Behind Obama's heroin plan, a shift in how America sees addicts

President Obama unveiled a plan to help heroin and prescription drug addicts get better access to treatment. It's a long way from 'get tough' days gone by. 

Steve Helber/AP
President Obama listens to Charleston Police Chief Brent Webster during an event at the East End Family Resource Center in Charleston, W.Va., Wednesday to discuss the prescription drug abuse and heroin epidemic.

President Obama’s announcement Wednesday of a new plan to rein in heroin use is part of a broader shift toward looking to help addicts rather than punish them, substance abuse experts say.

The thrust of the plan is to improve prevention efforts and access to treatment for the estimated 2 million Americans addicted to prescription drugs or heroin. Some 80 percent face barriers to treatment, the American Society of Addiction Medicine reports.

Mr. Obama wants to accomplish this by boosting training for physicians who prescribe opioids, a type of pain medication that the vast majority of heroin addicts misuse before turning to heroin. State and local governments, as well as the private sector, will also double the number of physicians certified to prescribe drugs to treat those addicted to opioids and heroin.

“What’s most helpful is that now there’s a shift … to identifying solutions,” says Linda Saunders Paquette, executive director of New Futures, a nonprofit group working to reduce drug and alcohol problems in New Hampshire. “To have the president come up with a multipronged approach to addressing the opiate epidemic is extremely important.”  

Obama's steps are relatively modest efforts, given the budget stalemate in Congress. The White House has proposed $133 million for new treatment programs. The administration has said it wants to expand access to medications that can help addicts transition off other opioids, and has also pushed to expand availability of naloxone, a drug that can reverse overdoses.

Like many states, New Hampshire has seen a dramatic rise in heroin overdoses in recent years. The Granite State ranked third in the nation for extended-release opioid prescriptions in a 2014 report by the Centers for Disease Control. It was one of the last states to establish a prescription monitoring system to try to cut down on people hopping from doctor to doctor to feed their addictions.

“We know that there is a need for education for prescribers around opiates and appropriate levels of dosing … and we are working to ensure that people who are in need of treatment are able to access it,” Ms. Paquette says.

To help prevent opioid addictions, Mr. Obama directed federal agencies to ensure there is prescriber training for federal health care providers, and announced that 40 provider groups around the country have committed to such training for 540,000 health care providers in the next two years.

In New Hampshire, the first of several regional prescriber training sessions is already set for Nov. 13. It will cover topics such as assessing the risk of opioid misuse, counseling patients about safety, and monitoring patients effectively.

Meanwhile, to help those already battling with addictions, Obama directed federal agencies to review what barriers exist to access to treatments by medication and, within 90 days, to submit an action plan to address them.

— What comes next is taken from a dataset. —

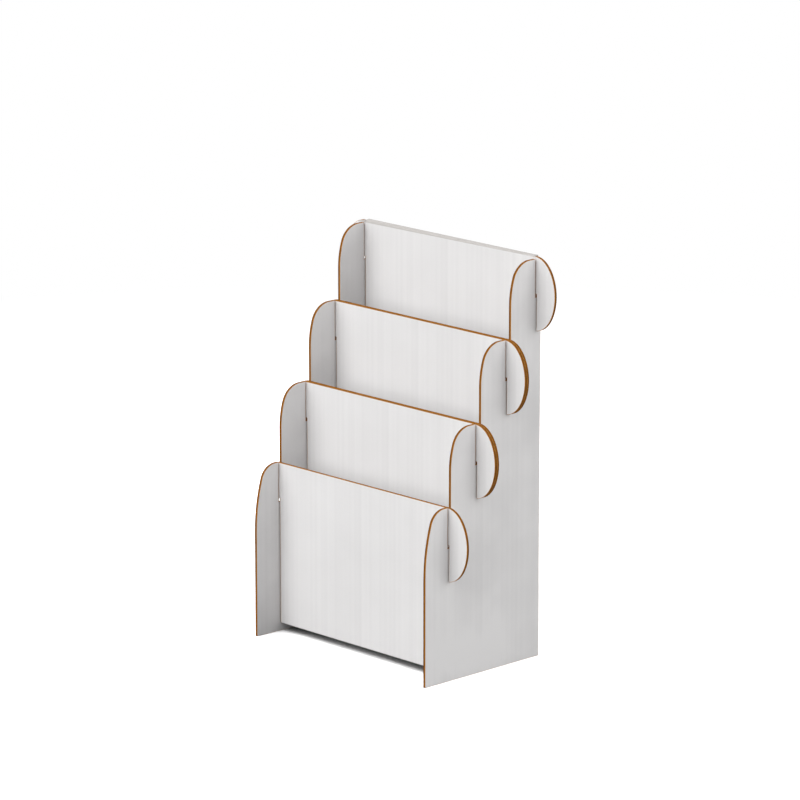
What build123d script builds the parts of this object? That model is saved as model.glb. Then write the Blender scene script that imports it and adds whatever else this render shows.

Over the next three years, the number of physicians certified to prescribe buprenorphine for those with opioid-use disorders will also rise from 30,000 to 60,000, Obama announced.

That’s “outstanding, but if it’s another 30,000 like the ones we have now, we’re not going to get the results we want,” says Jeff DeFlavio, founder of Recover Together, which offers medication-assisted treatment integrated with group therapy in New Hampshire and Maine.

He’s not faulting the doctors but says the system doesn’t provide enough training or reimbursement to equip many of them to effectively treat opioid and heroin addiction, particularly in rural areas.

Currently, doctors certified to prescribe buprenorphene tend to do so in individual appointments with patients, but group therapy has a better success rate, because people need a support system as they work toward recovery, Mr. DeFlavio says. Reimbursement rates for group therapy are dismally low, he adds.

Recover Together has a 60 percent retention rate in treatment after six months, compared with typically less than 25 percent for individual appointments, DeFlavio says. His clinics charge patients $65 per week.

Many doctors who already are allowed to prescribe buprenorphene don’t do so because they either don’t have enough training or they’ve already taken on cases and have become burned out by the workload, DeFlavio says.

“It’s so frustrating, because the people on waiting lists are real people … who want to change their life … and no one will help them,” DeFlavio says.

The whole system of care needs to shift toward a team approach to get people off waiting lists, he says. If treatment is effective, people will end up getting off medication, which will open up slots for new patients.

 Associated Press material was used in this report.